Oxford isn’t the only community in the Cincinnati area to create its own oasis in the local news desert. LINK Media purchased River City News and Ft. Thomas Matters in 2021 and began a novel approach to covering Northern Kentucky with a hybrid for-profit/nonprofit model. Lacy Starling, chief executive of LINK, half-jokingly calls it a “for-break-even” model. “It’s the best of both worlds,” she says. “I can sell advertising and have sponsorships and not be subject to IRS 501(c)3 scrutiny. But then I have this other nonprofit piece that allows me to raise money [from donations and grants] for community interest journalism.”

To help LINK hit the ground running, Northern Kentucky’s Horizon Community Fund created a separate local journalism account for LINK’s operation with the stipulation that donor money be used only for the salaries of reporters and editors covering public interest news, including education, government, health care, and politics—but not opinion. The fund’s money “can’t be used for sports reporting or arts and entertainment coverage. We can’t even pay for coffee in the newsroom,” says Starling, bemoaning wryly that anyone in journalism knows that coffee fuels the profession’s endless deadlines. More than $400,000 has been raised so far for the Northern Kentucky Community Journalism Fund.
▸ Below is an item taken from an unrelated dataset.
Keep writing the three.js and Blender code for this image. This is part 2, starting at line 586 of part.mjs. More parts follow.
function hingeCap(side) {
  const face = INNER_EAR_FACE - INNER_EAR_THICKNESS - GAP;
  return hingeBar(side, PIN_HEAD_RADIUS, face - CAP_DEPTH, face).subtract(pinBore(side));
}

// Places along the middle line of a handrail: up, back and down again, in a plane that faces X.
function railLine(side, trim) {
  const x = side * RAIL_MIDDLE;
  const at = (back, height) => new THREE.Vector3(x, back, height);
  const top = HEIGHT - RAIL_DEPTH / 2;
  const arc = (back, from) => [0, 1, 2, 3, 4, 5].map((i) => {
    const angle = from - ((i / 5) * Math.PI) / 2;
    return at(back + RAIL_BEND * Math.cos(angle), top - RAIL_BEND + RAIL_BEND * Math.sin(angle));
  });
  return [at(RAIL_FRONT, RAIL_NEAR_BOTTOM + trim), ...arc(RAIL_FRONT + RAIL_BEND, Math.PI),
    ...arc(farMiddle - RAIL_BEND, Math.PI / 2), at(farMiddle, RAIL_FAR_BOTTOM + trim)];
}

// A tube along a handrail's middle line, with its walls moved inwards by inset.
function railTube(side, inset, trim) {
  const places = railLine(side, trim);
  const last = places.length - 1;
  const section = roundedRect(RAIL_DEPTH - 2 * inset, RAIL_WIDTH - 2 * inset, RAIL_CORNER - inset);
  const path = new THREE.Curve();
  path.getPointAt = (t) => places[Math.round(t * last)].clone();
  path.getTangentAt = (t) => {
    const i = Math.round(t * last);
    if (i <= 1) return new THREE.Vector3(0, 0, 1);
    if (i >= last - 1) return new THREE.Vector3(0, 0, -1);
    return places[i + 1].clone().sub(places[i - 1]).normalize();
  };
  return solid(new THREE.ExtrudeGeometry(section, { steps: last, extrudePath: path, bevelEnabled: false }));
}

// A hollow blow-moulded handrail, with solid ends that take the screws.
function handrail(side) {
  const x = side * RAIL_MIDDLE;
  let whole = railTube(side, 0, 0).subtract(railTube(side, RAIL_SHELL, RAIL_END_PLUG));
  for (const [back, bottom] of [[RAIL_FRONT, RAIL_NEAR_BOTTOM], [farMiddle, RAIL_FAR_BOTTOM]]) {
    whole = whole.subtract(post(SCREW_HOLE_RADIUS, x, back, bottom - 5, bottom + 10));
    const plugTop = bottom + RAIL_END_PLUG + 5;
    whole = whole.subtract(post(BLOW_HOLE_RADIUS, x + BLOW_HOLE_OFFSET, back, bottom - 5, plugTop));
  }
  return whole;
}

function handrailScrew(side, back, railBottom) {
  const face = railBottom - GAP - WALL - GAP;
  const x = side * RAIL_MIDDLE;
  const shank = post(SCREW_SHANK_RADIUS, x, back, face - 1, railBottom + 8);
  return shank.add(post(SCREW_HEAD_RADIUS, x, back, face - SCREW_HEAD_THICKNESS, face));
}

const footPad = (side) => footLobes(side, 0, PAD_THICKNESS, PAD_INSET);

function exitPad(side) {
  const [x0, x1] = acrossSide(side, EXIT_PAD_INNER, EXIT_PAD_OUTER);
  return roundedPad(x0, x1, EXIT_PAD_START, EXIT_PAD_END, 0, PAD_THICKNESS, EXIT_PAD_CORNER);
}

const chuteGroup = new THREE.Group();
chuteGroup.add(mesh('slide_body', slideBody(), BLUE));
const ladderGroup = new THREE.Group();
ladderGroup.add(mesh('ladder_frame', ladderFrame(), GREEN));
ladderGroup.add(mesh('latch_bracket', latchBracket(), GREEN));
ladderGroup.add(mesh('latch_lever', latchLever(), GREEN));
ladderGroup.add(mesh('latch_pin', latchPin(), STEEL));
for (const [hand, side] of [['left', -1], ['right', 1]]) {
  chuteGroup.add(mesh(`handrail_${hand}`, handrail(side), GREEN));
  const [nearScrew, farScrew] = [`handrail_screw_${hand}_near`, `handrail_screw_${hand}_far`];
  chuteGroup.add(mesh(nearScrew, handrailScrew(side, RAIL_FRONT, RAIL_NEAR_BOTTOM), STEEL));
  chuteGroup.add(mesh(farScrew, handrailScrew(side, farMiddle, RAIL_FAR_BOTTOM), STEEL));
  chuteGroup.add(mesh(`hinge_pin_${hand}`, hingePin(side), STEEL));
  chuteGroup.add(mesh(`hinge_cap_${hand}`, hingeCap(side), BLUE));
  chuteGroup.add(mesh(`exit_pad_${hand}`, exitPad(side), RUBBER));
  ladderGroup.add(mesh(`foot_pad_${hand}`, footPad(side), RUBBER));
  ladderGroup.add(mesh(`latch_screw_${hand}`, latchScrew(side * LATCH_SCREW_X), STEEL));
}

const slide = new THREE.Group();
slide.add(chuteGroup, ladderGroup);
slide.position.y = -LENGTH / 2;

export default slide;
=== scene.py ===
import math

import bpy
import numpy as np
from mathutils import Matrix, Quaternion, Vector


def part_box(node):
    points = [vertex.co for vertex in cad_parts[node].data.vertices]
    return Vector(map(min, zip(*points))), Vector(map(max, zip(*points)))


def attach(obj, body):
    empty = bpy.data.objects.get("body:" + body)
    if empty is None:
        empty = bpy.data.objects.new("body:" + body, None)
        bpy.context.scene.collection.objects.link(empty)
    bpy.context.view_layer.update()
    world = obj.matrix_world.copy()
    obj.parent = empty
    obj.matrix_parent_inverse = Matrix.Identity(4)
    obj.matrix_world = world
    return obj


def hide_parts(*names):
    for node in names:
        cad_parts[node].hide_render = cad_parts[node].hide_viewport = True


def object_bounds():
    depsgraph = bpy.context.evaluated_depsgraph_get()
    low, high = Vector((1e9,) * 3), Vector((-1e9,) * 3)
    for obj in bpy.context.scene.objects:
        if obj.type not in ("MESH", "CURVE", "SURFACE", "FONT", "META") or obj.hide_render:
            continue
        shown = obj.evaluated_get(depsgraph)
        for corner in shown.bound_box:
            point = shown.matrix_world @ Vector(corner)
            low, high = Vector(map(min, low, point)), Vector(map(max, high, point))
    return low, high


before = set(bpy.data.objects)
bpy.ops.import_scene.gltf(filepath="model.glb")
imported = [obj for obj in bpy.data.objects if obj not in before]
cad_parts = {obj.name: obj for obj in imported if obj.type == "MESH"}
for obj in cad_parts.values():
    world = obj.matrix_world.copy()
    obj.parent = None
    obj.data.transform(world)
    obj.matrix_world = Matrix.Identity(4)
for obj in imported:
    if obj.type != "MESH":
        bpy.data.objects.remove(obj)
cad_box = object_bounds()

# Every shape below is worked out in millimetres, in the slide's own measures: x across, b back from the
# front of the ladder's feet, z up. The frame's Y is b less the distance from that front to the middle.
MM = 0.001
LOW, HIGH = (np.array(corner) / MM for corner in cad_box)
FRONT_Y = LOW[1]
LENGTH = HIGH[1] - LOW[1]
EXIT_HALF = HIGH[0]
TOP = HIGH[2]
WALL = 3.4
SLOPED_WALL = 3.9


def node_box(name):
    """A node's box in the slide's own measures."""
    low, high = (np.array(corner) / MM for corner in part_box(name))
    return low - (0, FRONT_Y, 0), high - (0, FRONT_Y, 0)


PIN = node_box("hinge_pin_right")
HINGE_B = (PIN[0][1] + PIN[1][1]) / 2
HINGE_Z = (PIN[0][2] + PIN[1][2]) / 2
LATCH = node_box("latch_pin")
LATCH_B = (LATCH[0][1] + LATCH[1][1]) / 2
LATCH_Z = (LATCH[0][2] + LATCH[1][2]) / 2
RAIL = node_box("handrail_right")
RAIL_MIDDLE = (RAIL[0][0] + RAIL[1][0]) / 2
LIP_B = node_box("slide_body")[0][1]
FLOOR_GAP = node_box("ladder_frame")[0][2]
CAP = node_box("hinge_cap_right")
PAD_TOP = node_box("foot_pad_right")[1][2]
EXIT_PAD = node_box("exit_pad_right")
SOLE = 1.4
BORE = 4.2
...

Starling says advertising revenue pays the full cost of mailing a LINK print newsletter to all 160,000 households in Northern Kentucky. Meanwhile, its fund-raising efforts have enabled the organization to add four more full-time employees. Starling realizes, of course, that there’s still a long way to go to match the resources of the pre-digital age. At its peak in the 1990s, she says, The Kentucky Post had a staff of 175 employees before closing shop 15 years ago.
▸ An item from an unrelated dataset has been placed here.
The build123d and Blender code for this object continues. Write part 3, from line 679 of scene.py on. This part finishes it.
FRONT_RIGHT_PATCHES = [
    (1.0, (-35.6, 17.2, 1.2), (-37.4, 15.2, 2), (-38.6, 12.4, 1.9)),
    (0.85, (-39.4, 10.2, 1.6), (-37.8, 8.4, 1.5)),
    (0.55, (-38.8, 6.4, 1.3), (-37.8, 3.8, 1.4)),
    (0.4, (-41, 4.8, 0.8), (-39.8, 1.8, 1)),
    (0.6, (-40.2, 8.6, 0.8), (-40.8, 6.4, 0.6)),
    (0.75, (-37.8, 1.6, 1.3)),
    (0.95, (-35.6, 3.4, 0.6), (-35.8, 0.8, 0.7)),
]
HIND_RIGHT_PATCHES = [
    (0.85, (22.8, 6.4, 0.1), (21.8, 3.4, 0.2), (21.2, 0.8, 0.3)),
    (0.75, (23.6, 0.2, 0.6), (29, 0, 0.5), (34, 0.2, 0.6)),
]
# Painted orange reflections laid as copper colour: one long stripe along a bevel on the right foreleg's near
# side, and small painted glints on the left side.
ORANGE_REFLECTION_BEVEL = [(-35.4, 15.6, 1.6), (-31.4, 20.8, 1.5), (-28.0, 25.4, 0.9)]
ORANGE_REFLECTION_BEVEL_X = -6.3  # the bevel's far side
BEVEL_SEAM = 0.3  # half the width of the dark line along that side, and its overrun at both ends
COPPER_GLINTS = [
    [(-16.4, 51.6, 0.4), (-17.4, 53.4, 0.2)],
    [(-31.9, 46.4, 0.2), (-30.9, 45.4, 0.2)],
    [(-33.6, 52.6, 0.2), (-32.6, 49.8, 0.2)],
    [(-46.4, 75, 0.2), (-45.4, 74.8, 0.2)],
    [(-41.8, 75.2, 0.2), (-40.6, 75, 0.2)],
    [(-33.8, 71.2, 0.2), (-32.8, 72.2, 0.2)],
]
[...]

Other notable nonprofit journalism projects include Report for America, launched in 2017 by the GroundTruth Project to fill the void in local coverage by training young reporters and providing them at bargain rates to for-profit newspapers. A joint pet project of traditional newspaper foundations and big-tech philanthropies like Google News Lab and the Facebook Journalism Project, Report for America pays half the salary of unseasoned journalists and places them at newspapers in underserved areas. They’ve sent 300 reporters to 200 newsrooms so far, including one to The Cincinnati Enquirer. And in Dayton, retired veteran journalists are training citizens as community watchdogs and freelance reporters through the non-profit Journalism Lab.

The Ohio Capital Journal is trying to guard the henhouse at the oft-corrupt state government level as for-profit newspapers slash and consolidate their state news bureaus. OJC is now one of 31 online state news operations across America under the umbrella of States Newsroom, a left-leaning nonprofit that grew out of a progressive think tank in North Carolina.
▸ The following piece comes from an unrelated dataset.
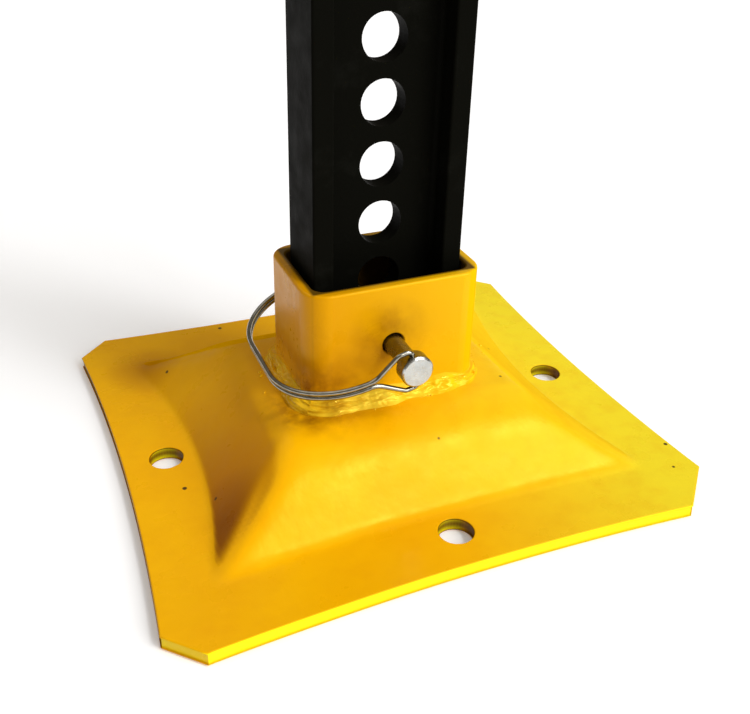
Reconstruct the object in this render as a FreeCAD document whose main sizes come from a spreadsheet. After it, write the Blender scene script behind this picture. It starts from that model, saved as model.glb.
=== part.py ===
import FreeCAD, Part

import math
import os

import Sketcher
from FreeCAD import Placement, Rotation, Vector

# Post foot: a pressed steel base plate with a raised boss, a rectangular socket tube welded on
# the boss, a perforated I-section post that stands in the socket, and a wire lock pin that
# passes through the socket's front wall, the post's web and the socket's back wall.
#
# Frame: millimetres, +Z up, X along the plate's width, -Y is the side that the pin's head is on.
# The origin is on the floor, under the middle of the plate.

# Driving dimensions: alias, value, what it is.
DIMENSIONS = [
    ("plate_width", 178.0, "plate along X"),
    ("plate_depth", 165.0, "plate along Y"),
    ("plate_gauge", 4.5, "sheet thickness of the plate"),
    ("corner_clip", 10.0, "clipped corners of the plate"),
    ("front_right_clip", 15.0, "the larger clipped corner"),
    ("draw_in", 3.2, "how far the middle of each plate edge is pulled in"),
    ("anchor_hole", 10.7, "diameter of the four anchor holes"),
    ("anchor_margin", 17.0, "hole centre to the nominal plate edge"),
    ("boss_rise", 20.0, "height of the boss above the flange"),
    ("boss_margin_x", 18.0, "boss tips to the plate edge, along X"),
    ("boss_margin_y", 24.5, "boss tips to the plate edge, along Y"),
    ("boss_waist_x", 8.5, "how far the boss sides bow in, along X"),
    ("boss_waist_y", 2.0, "how far the boss sides bow in, along Y"),
    ("boss_shelf", 1.0, "flat top of the boss beyond the weld"),
    ("socket_width", 60.0, "outside of the socket tube, along X"),
    ("socket_depth", 40.0, "outside of the socket tube, along Y"),
    ("socket_wall", 4.0, "wall of the socket tube"),
    ("socket_corner", 8.0, "outside corner radius of the socket tube"),
    ("socket_length", 40.0, "length of the socket tube"),
    ("weld_leg", 4.5, "leg of the fillet weld round the socket's foot"),
    ("weld_crown", 0.6, "how far the weld's face bulges"),
    ("post_width", 50.0, "post section, flange to flange"),
    ("post_depth", 23.0, "post section, along Y"),
    ("post_flange", 6.6, "thickness of a post flange"),
    ("post_web", 6.5, "thickness of the post's web"),
    ("post_edge", 0.8, "rounding of the flange edges"),
    ("post_root", 1.6, "radius between flange and web"),
    ("web_hole", 14.4, "diameter of the holes in the web"),
    ("web_pitch", 19.05, "spacing of the holes in the web"),
    ("web_first", 15.8, "foot of the post to its first hole"),
    ("web_hole_count", 20, "holes in the web"),
    ("post_seat", 0.1, "gap between the boss and the foot of the post"),
    ("pin_diameter", 6.35, "shank of the lock pin"),
    ("pin_play", 1.15, "how much wider than the shank the socket's pin holes are"),
    ("pin_web_gap", 0.45, "level of the shank's top below the top of the web hole that it is in"),
    ("pin_offset", -1.5, "pin axis from the middle of the socket, along X"),
    ("pin_head", 10.4, "diameter of the pin's head"),
    ("pin_head_length", 5.2, "length of the pin's head"),
    ("pin_standoff", 13.0, "socket wall to the back of the pin's head"),
    ("pin_overhang", 13.5, "pin beyond the socket's back wall"),
    ("pin_bevel", 0.6, "bevels of the pin's head"),
    ("pin_nose", 1.4, "bevel of the pin's tip"),
    ("wire_diameter", 1.6, "wire of the retaining loop"),
    ("wire_fit", 0.08, "radial play of the wire in the pin's head"),
    ("wire_gap", 0.1, "gap between the two strands of the loop"),
    ("wire_reach", 39.0, "pin axis to the outer run of the loop"),
    ("wire_bend_front", 24.0, "loop corner radius beside the head"),
    ("wire_bend_back", 27.0, "loop corner radius beside the tip"),
    ("wire_droop", 13.0, "degrees that the loop hangs below level"),
    ("wire_clear", 0.4, "gap between the loop's eye and the pin's tip"),
    ("wire_rise", 0.6, "gap between the wire and the top of the pin's head"),
]

# Form of the boss. These are proportions, not sizes. A shoulder is the share of a flank over
# which it bends away from the flat top, and the foot's ease is the same for its bend back to level.
SHOULDER_X = 0.12
SHOULDER_Y = 0.30
FOOT_EASE = 0.10
SOFT_RIDGE = 3.0
CRISP_RIDGE = 12.0
GRID_PITCH = 3.0

doc = FreeCAD.newDocument("post_foot")
sheet = doc.addObject("Spreadsheet::Sheet", "dimensions")
for row, (alias, value, meaning) in enumerate(DIMENSIONS, start=1):
    sheet.set(f"A{row}", alias)
    sheet.set(f"B{row}", str(value))
    sheet.set(f"C{row}", meaning)
    sheet.setAlias(f"B{row}", alias)
doc.recompute()


def size(alias):
    """A driving dimension, as a plain number."""
    return float(getattr(sheet, alias))


def bound(expression):
    """The same expression with each alias read from the sheet."""
    words = expression.split()
    names = {alias for alias, _, _ in DIMENSIONS}
    return " ".join(f"dimensions.{word}" if word in names else word for word in words)


def origin_item(body, role):
    """One of a body's own origin planes or axes."""
    return next(item for item in body.Origin.OriginFeatures if item.Role == role)


def new_body(label):
    """An empty body whose label names its file."""
    body = doc.addObject("PartDesign::Body", label)
    body.Label = label
    return body


def new_sketch(body, name, role):
    """An empty sketch on one of the body's origin planes."""
    sketch = body.newObject("Sketcher::SketchObject", name)
    sketch.AttachmentSupport = [(origin_item(body, role), "")]
    sketch.MapMode = "FlatFace"
    return sketch


def drive(sketch, constraint, expression):
    """Add a constraint whose value is worked out from the sheet."""
    index = sketch.addConstraint(constraint)
    sketch.setExpression(f"Constraints[{index}]", bound(expression))


def polygon(body, name, role, corners):
    """A closed outline. Each corner is a pair of expressions, along the sketch's two axes."""
    sketch = new_sketch(body, name, role)
    count = len(corners)
    turn = 2 * math.pi / count
    ring = [Vector(50 * math.cos(turn * i), 50 * math.sin(turn * i), 0) for i in range(count)]
    for i in range(count):
        sketch.addGeometry(Part.LineSegment(ring[i], ring[(i + 1) % count]), False)
    for i in range(count):
        sketch.addConstraint(Sketcher.Constraint("Coincident", i, 2, (i + 1) % count, 1))
    for i, (across, along) in enumerate(corners):
        drive(sketch, Sketcher.Constraint("DistanceX", -1, 1, i, 1, ring[i].x), across)
        drive(sketch, Sketcher.Constraint("DistanceY", -1, 1, i, 1, ring[i].y), along)
    return sketch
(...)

Founded in 2019 by Chris Fitzsimon, now its director and publisher, States Newsroom reported $10 million in donations from non-corporate donors in 2020. Rather than training unseasoned reporters and handing them over to corporate media, States Newsroom rehires veteran journalists who have been laid off by for-profit newspapers and sets them loose for the hunt. The result has been 405 journalism awards so far, according to its website.


While Anglin applauds the many community efforts to fill the gaps in local journalism, she points out that the Ohio Local News Initiative is the first attempt to bring together smaller nonprofits into a statewide network of coverage for the underserved—from minorities in urban areas to suburban and rural residents who don’t have the spending power to attract for-profit media’s attention.

Both for-profit and nonprofit local news outlets face the same daunting challenge of breaking through the noise and competitive clutter on social media sites to bring audience traffic to their websites, says Cincinnati Enquirer Executive Editor Beryl Love, who has the corporate title of market leader. Over the summer, Facebook steepened that challenge by changing its distribution algorithm to prioritize videos from TikTok and Instagram over news sources. Within weeks, Love says, The Enquirer’s traffic from Facebook and Twitter dropped from about 30 percent “to as low as 18 to 20 percent on some days of the week.”

The Enquirer is owned by Gannett, by far the nation’s largest publisher of for-profit newspapers following its merger in 2019 with Gatehouse. Its target audiences reside in the key ZIP codes where higher-income households with young families generate the most interest and revenue from advertisers. “We’re not looking for a traditional print reader but someone who is sort of at that age of acquisition,” says Love. “They might be buying their first home. They’ve got school-age children. So they’re starting to care about issues like education and anything to do with real estate and their home values and their taxes and public safety.”

To stave off the death spiral of reduced revenue followed by reduced news staffing and content that’s killed so many other local newspapers, Love says, The Enquirer has a dual approach: free breaking and trending news to attract readers to their website and in-depth coverage of key topics to lure new subscribers inside its paywall. But with a dwindling staff, he says, “local, local, local” coverage of public meetings is no longer possible, even in the paper’s key zones.

Love says he welcomes the expansion of the Ohio Local News Initiative into the Cincinnati area, especially if its goal is to cover underserved areas. “It never hurts to have more journalists in your community, that’s for sure,” he says. “There’s more than the corporate model to do journalism, and I am certainly excited about other people trying to find ways to do it.”

Supporters of local nonprofit journalism say the stakes are too high not to try. The insurrection at the U.S. Capitol to block counting electoral votes and other disturbing events demonstrate that the “democracy we thought was not fragile is, in fact, incredibly fragile,” says Anglin of the Cleveland Foundation. Underlying that fragility and its divisive wounds is a lack of relevant, trustworthy local news. “We have to rebuild our local journalism ecosystem, or else we are in serious trouble.”